Nick Paul, resplendent in designer khaki, gets lost in tent town and discovers the Durban July is little more than a freak show
July day sits in the middle of Durban’s social calendar like a large, clever, sharp-tongued Berea matron with a fine mind and too much time on her hands. Everyone wants to be in her circle but, after a few hours, everyone leaves feeling stupid, over- indulged and perhaps a little resentful.
Greyville racecourse occupies a similar position in Durban’s geography. Bordering on just about everything – from the wasteground of Block AK to the more jaded reaches of the CBD and the light industria of Stamford Hill Road to the foothills of the dressier parts of the Ridge – it’s the still robust heart of colonial Durban.
Fighting off the boomerang flu with a fistful of antibiotics and a six-pack of Amstels, and dressed appropriately in a khaki Amanda Laird Cherry suit (Amanda is the Berea bloke’s designer of choice these days, now that it’s OK for blokes to have designers), I arrived at threeish, just as pre-main race excitement was mounting among the serious punters.
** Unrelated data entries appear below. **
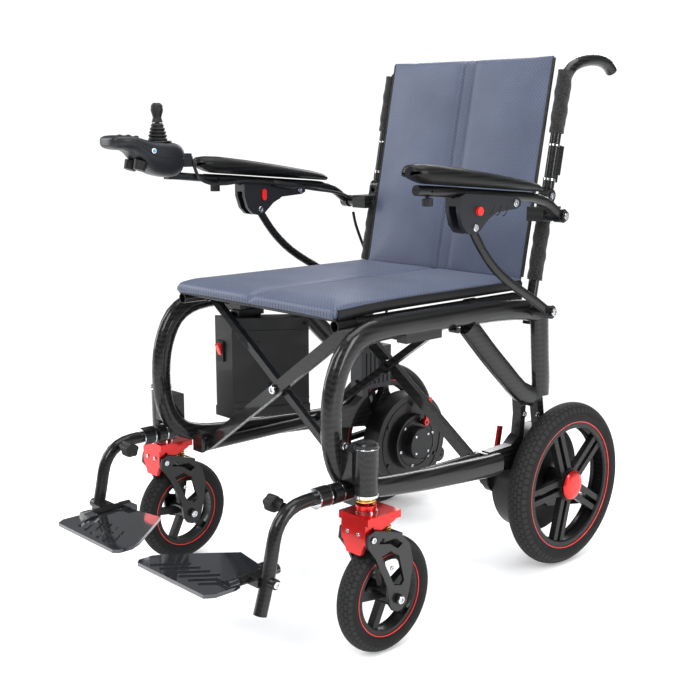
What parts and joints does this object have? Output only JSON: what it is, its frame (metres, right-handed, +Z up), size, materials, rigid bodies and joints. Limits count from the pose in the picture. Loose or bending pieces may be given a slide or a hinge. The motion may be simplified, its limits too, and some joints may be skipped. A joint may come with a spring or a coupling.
{
  "type": "folding power wheelchair",
  "caption": "Folding power wheelchair with a scissor frame, drive wheels with hub motors, sprung casters, flip-up armrests, a folding back and a joystick controller.",
  "frame": {"origin": "on the ground under the middle of the chair, at the bottom centre of its bounding box", "axes": "+Z up, -Y is where the sitter faces, +X is the sitter's left"},
  "size_m": [0.622, 0.968, 0.9451],
  "materials": {
    "carbon_frame": "black carbon fibre twill under gloss lacquer",
    "black_tube": "satin black anodised tube",
    "rim_black": "black carbon look, satin gloss",
    "tyre_rubber": "matt rubber with a fine block tread",
    "red_metal": "bright metallic red",
    "red_plastic": "glossy red plastic",
    "motor_metal": "satin black cast housing",
    "roller": "matt black",
    "gold_spring": "gold coated spring wire",
    "fork_metal": "satin black plate",
    "seat_vinyl": "slate blue perforated upholstery",
    "arm_foam": "black moulded foam",
    "dark_plastic": "fine textured dark grey",
    "battery_case": "fine textured near-black",
    "plate_plastic": "dark ribbed plate, glossy",
    "button_face": "blue gloss",
    "boot_rubber": "soft black",
    "gimbal_metal": "machined",
    "lead_sheath": "black cable sheath"
  },
  "bodies": {
    "right_frame": {"side_frame_right": "carbon_frame", "motor_right": "motor_metal", "arm_strut_right": "black_tube", "footrest_tube_right": "black_tube", "battery": "battery_case", "control_box": "dark_plastic", "controller_lead_frame": "lead_sheath"},
    "left_frame": {"side_frame_left": "carbon_frame", "motor_left": "motor_metal", "arm_strut_left": "black_tube", "footrest_tube_left": "black_tube"},
    "brace_a": {"cross_brace_a": "carbon_frame"},
    "brace_b": {"cross_brace_b": "carbon_frame"},
    "seat_rail_left": {"seat_rail_left": "black_tube"},
    "seat_rail_right": {"seat_rail_right": "black_tube"},
    "seat_half_right": {"seat_right": "seat_vinyl"},
    "seat_half_left": {"seat_left": "seat_vinyl"},
    "battery_rocker": {"battery_switch": "red_plastic"},
    "power_button": {"controller_button": "button_face"},
    "joystick_ring": {"joystick_gimbal": "gimbal_metal"},
    "joystick_stick": {"joystick_knob": "boot_rubber", "joystick_boot": "boot_rubber"},
    "back_frame_left": {"back_cane_left": "black_tube"},
    "back_lower_panel_left": {"back_lower_left": "seat_vinyl"},
    "back_upper_panel_left": {"back_upper_left": "seat_vinyl"},
    "armrest_left": {"arm_tube_left": "black_tube", "arm_pad_left": "arm_foam", "arm_bracket_left": "dark_plastic"},
    "arm_release_left": {"arm_button_left": "red_plastic"},
    "drive_wheel_left": {"drive_rim_left": "rim_black", "drive_tyre_left": "tyre_rubber", "hub_cap_left": "red_metal"},
    "clutch_left": {"clutch_lever_left": "red_metal"},
    "anti_tip_left": {"anti_tip_roller_left": "roller"},
    "caster_head_left": {"caster_bracket_left": "red_metal", "caster_springs_left": "gold_spring"},
    "caster_arm_left": {"caster_fork_left": "fork_metal"},
    "caster_wheel_left": {"caster_rim_left": "rim_black", "caster_tyre_left": "tyre_rubber"},
    "foot_flap_left": {"footplate_left": "plate_plastic"},
    "back_frame_right": {"back_cane_right": "black_tube"},
    "back_lower_panel_right": {"back_lower_right": "seat_vinyl"},
    "back_upper_panel_right": {"back_upper_right": "seat_vinyl"},
    "armrest_right": {"arm_tube_right": "black_tube", "arm_pad_right": "arm_foam", "arm_bracket_right": "dark_plastic", "controller_housing": "dark_plastic", "controller_lead_arm": "lead_sheath"},
    "arm_release_right": {"arm_button_right": "red_plastic"},
    "drive_wheel_right": {"drive_rim_right": "rim_black", "drive_tyre_right": "tyre_rubber", "hub_cap_right": "red_metal"},
    "clutch_right": {"clutch_lever_right": "red_metal"},
    "anti_tip_right": {"anti_tip_roller_right": "roller"},
    "caster_head_right": {"caster_bracket_right": "red_metal", "caster_springs_right": "gold_spring"},
    "caster_arm_right": {"caster_fork_right": "fork_metal"},
    "caster_wheel_right": {"caster_rim_right": "rim_black", "caster_tyre_right": "tyre_rubber"},
    "foot_flap_right": {"footplate_right": "plate_plastic"}
  },
  "joints": [
    {"name": "fold", "type": "hinge", "parent": "right_frame", "child": "brace_a", "pos_m": [-0.2, 0, 0.236], "axis": [0, -1, 0], "range_deg": [0, 35]},
    {"name": "brace_cross", "type": "hinge", "parent": "brace_a", "child": "brace_b", "pos_m": [0, 0, 0.37604], "axis": [0, -1, 0], "range_deg": [-70, 0]},
    {"name": "left_frame_level", "type": "hinge", "parent": "brace_b", "child": "left_frame", "pos_m": [0.2, 0, 0.236], "axis": [0, -1, 0], "range_deg": [0, 35]},
    {"name": "seat_rail_turn_left", "type": "hinge", "parent": "brace_a", "child": "seat_rail_left", "pos_m": [0.2, 0, 0.51608], "axis": [0, -1, 0], "range_deg": [-35, 0]},
    {"name": "seat_rail_turn_right", "type": "hinge", "parent": "brace_b", "child": "seat_rail_right", "pos_m": [-0.2, 0, 0.51608], "axis": [0, -1, 0], "range_deg": [0, 35]},
    {"name": "seat_lift", "type": "hinge", "parent": "brace_b", "child": "seat_half_right", "pos_m": [-0.2, 0, 0.51608], "axis": [0, -1, 0], "range_deg": [0, 97.1]},
    {"name": "seat_crease", "type": "hinge", "parent": "seat_half_right", "child": "seat_half_left", "pos_m": [0, 0, 0.52758], "axis": [0, -1, 0], "range_deg": [-124.2, 0]},
    {"name": "back_fold", "type": "hinge", "parent": "right_frame", "child": "back_frame_right", "pos_m": [-0.215, 0.281, 0.695], "axis": [1, 0, 0], "range_deg": [-99, 0]},
    {"name": "back_fold_left", "type": "hinge", "parent": "left_frame", "child": "back_frame_left", "pos_m": [0.215, 0.281, 0.695], "axis": [1, 0, 0], "range_deg": [-99, 0]},
    {"name": "back_lower_turn_left", "type": "hinge", "parent": "left_frame", "child": "back_lower_panel_left", "pos_m": [0.2, 0.26578, 0.69793], "axis": [0, -0.1891, -0.982], "range_deg": [0, 77]},
    {"name": "back_upper_turn_left", "type": "hinge", "parent": "back_frame_left", "child": "back_upper_panel_left", "pos_m": [0.2, 0.26578, 0.69793], "axis": [0, -0.1891, -0.982], "range_deg": [0, 77]},
    {"name": "armrest_lift_left", "type": "hinge", "parent": "left_frame", "child": "armrest_left", "pos_m": [0.27, 0.247, 0.664], "axis": [-1, 0, 0], "range_deg": [0, 100]},
    {"name": "arm_release_press_left", "type": "slide", "parent": "armrest_left", "child": "arm_release_left", "axis": [-1, 0, 0], "range_m": [0, 0.003], "stiffness_N_per_m": 400},
    {"name": "drive_spin_left", "type": "hinge", "parent": "left_frame", "child": "drive_wheel_left", "pos_m": [0.2425, 0.326, 0.155], "axis": [1, 0, 0], "continuous": true},
    {"name": "clutch_throw_left", "type": "hinge", "parent": "left_frame", "child": "clutch_left", "pos_m": [0.1265, 0.262, 0.178], "axis": [-1, 0, 0], "range_deg": [0, 40]},
    {"name": "anti_tip_spin_left", "type": "hinge", "parent": "left_frame", "child": "anti_tip_left", "pos_m": [0.205, 0.467, 0.087], "axis": [1, 0, 0], "continuous": true},
    {"name": "caster_swivel_left", "type": "hinge", "parent": "left_frame", "child": "caster_head_left", "pos_m": [0.273, -0.224, 0.25], "axis": [0, 0, 1], "continuous": true},
    {"name": "caster_suspension_left", "type": "hinge", "parent": "caster_head_left", "child": "caster_arm_left", "pos_m": [0.273, -0.24, 0.205], "axis": [1, 0, 0], "range_deg": [0, 4], "stiffness_Nm_per_rad": 150, "springref_deg": -3.44, "deforming": ["caster_springs_left"]},
    {"name": "caster_spin_left", "type": "hinge", "parent": "caster_arm_left", "child": "caster_wheel_left", "pos_m": [0.273, -0.185, 0.095], "axis": [1, 0, 0], "continuous": true},
    {"name": "footplate_flip_left", "type": "hinge", "parent": "left_frame", "child": "foot_flap_left", "pos_m": [0.205, -0.39, 0.16], "axis": [0, 1, 0], "range_deg": [0, 90]},
    {"name": "back_lower_turn_right", "type": "hinge", "parent": "right_frame", "child": "back_lower_panel_right", "pos_m": [-0.2, 0.26578, 0.69793], "axis": [0, 0.1891, 0.982], "range_deg": [0, 77]},
    {"name": "back_upper_turn_right", "type": "hinge", "parent": "back_frame_right", "child": "back_upper_panel_right", "pos_m": [-0.2, 0.26578, 0.69793], "axis": [0, 0.1891, 0.982], "range_deg": [0, 77]},
    {"name": "armrest_lift_right", "type": "hinge", "parent": "right_frame", "child": "armrest_right", "pos_m": [-0.27, 0.247, 0.664], "axis": [-1, 0, 0], "range_deg": [0, 100]},
    {"name": "arm_release_press_right", "type": "slide", "parent": "armrest_right", "child": "arm_release_right", "axis": [1, 0, 0], "range_m": [0, 0.003], "stiffness_N_per_m": 400},
    {"name": "drive_spin_right", "type": "hinge", "parent": "right_frame", "child": "drive_wheel_right", "pos_m": [-0.2425, 0.326, 0.155], "axis": [1, 0, 0], "continuous": true},
    {"name": "clutch_throw_right", "type": "hinge", "parent": "right_frame", "child": "clutch_right", "pos_m": [-0.1265, 0.341, 0.199], "axis": [-1, 0, 0], "range_deg": [0, 40]},
    {"name": "anti_tip_spin_right", "type": "hinge", "parent": "right_frame", "child": "anti_tip_right", "pos_m": [-0.205, 0.467, 0.087], "axis": [1, 0, 0], "continuous": true},
    {"name": "caster_swivel_right", "type": "hinge", "parent": "right_frame", "child": "caster_head_right", "pos_m": [-0.273, -0.224, 0.25], "axis": [0, 0, 1], "continuous": true},
    {"name": "caster_suspension_right", "type": "hinge", "parent": "caster_head_right", "child": "caster_arm_right", "pos_m": [-0.273, -0.24, 0.205], "axis": [1, 0, 0], "range_deg": [0, 4], "stiffness_Nm_per_rad": 150, "springref_deg": -3.44, "deforming": ["caster_springs_right"]},
    {"name": "caster_spin_right", "type": "hinge", "parent": "caster_arm_right", "child": "caster_wheel_right", "pos_m": [-0.273, -0.185, 0.095], "axis": [1, 0, 0], "continuous": true},
    {"name": "footplate_flip_right", "type": "hinge", "parent": "right_frame", "child": "foot_flap_right", "pos_m": [-0.205, -0.39, 0.16], "axis": [0, -1, 0], "range_deg": [0, 90]},
    {"name": "switch_rock", "type": "hinge", "parent": "right_frame", "child": "battery_rocker", "pos_m": [-0.189, -0.146, 0.412], "axis": [-1, 0, 0], "range_deg": [0, 16]},
    {"name": "power_press", "type": "slide", "parent": "armrest_right", "child": "power_button", "axis": [0, 0, -1], "range_m": [0, 0.0015], "stiffness_N_per_m": 300},
    {"name": "stick_fore_aft", "type": "hinge", "parent": "armrest_right", "child": "joystick_ring", "pos_m": [-0.27, -0.216, 0.778], "axis": [-1, 0, 0], "range_deg": [-12, 12], "stiffness_Nm_per_rad": 0.25},
    {"name": "stick_side", "type": "hinge", "parent": "joystick_ring", "child": "joystick_stick", "pos_m": [-0.27, -0.216, 0.778], "axis": [0, 1, 0], "range_deg": [-12, 12], "stiffness_Nm_per_rad": 0.25}
  ],
  "couplings": [
    {"joint": "brace_cross", "follows": "fold", "ratio": -2},
    {"joint": "left_frame_level", "follows": "fold", "ratio": 1},
    {"joint": "seat_rail_turn_left", "follows": "fold", "ratio": -1},
    {"joint": "seat_rail_turn_right", "follows": "fold", "ratio": 1},
    {"joint": "seat_lift", "follows": "fold", "ratio": 2.7743},
    {"joint": "seat_crease", "follows": "fold", "ratio": -3.5486},
    {"joint": "back_fold_left", "follows": "back_fold", "ratio": 1},
    {"joint": "back_lower_turn_left", "follows": "fold", "ratio": 2.2},
    {"joint": "back_upper_turn_left", "follows": "fold", "ratio": 2.2},
    {"joint": "footplate_flip_left", "follows": "fold", "ratio": 2.5714},
    {"joint": "back_lower_turn_right", "follows": "fold", "ratio": 2.2},
    {"joint": "back_upper_turn_right", "follows": "fold", "ratio": 2.2},
    {"joint": "footplate_flip_right", "follows": "fold", "ratio": 2.5714}
  ]
}
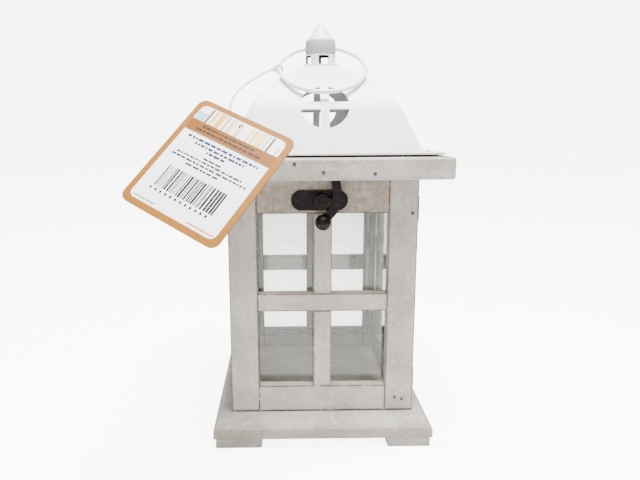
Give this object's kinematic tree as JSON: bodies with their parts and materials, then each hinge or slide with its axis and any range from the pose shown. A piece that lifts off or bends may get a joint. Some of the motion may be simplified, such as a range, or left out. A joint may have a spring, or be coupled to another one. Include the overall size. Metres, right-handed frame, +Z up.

The track at Greyville forms a social divide. Not between the haves and have-nots, except in the sense that it divides those who have got a genuine interest in racing from those who have not.
The grandstand is like some vertical microcosmic Gotham, populated by serious wealth, serious desire for wealth, and all the bits in between – everyone from the richest owner in his box to the punter taking a R2 trifecta with the Freemans.
The tent town of corporate marquees and picnic sites inside the track is its suburbia, populated by everyone who may or may not have a flutter on the seventh but is here for the biggest cocktail party in town. On July day at least, Durban has its Hooray Henrys. Only here, they’re called Howzit Kevins. And on this July day, despite my best intentions, I was one of them.
So instead of getting on with all the impassioned scribbling I was going to be doing about the maze of contradictions and glaring ironies that is the July in post-apartheid, pre-millennial, crashing-rand South Africa, I was lurching around in a beer-stained suit, lovely young wife in one hand and capless bottle of J&B in the other, generally behaving exactly as a white 33-year-old male is expected to behave in the hours before someone older, darker and poorer comes to clean up.
The seventh race safely over (won by a beautiful little three-year-old called Classic Flag), the sun sank first behind the vastness of the stand and then behind the green crocodile of the Ridge, and the evening became a sort of moving yakfest – groups of people moving from place to place looking for the various elements that would make their good times better: music, more beer, a spliff, Lisa and Michelle who were over at site 47 a while ago…
We passed the Investec tent, where five bouncers were preventing people like ourselves from getting some of the intramural extramarital action Investec is perhaps unfairly famous for. We tried to get into another tent – something Shipping? – where a pleasant middle-aged chap with a moustache inquired after our business and sent us gently on our way.
The tents looked like a whole bunch of Westville weddings that were all headed in the same direction and had got into a traffic jam. Periodically, you’d hear the distant thunder of hoofbeats and remember why you were there.
There is something deeply stirring, primal and beautiful about seeing a herd of horses galloping by, especially giant mutant racehorses with tiny mutant humans on their backs. I suppose they don’t breed jockeys, but I suppose jockeys, like the rest of us, breed themselves. Horse racing is a weekly festival of Applied Genetics. Is it still the second-biggest revenue spinner for the government next to gold? A pretty thought: South Africa’s second-biggest industry is a freak show. It makes Steven Cohen’s appearance at the fashion judging that morning seem a little overblown and obvious.
Several hours into the chilly night, we made our way back through the tunnel under the track. We stopped for a quick dance to Take Five, soulfully played by a busker on alto saxophone.
Jacob Zuma and a modest but immaculately turned-out entourage came down the steps and around the corner, headed towards tent town. He strode with what seemed to be purpose and determination. I looked into his widely spaced eyes for perhaps a second and a tight little smile crossed his pleasant face. I had a lucid moment. “Thank God,” I thought. “Someone’s going to go and sort it all out.”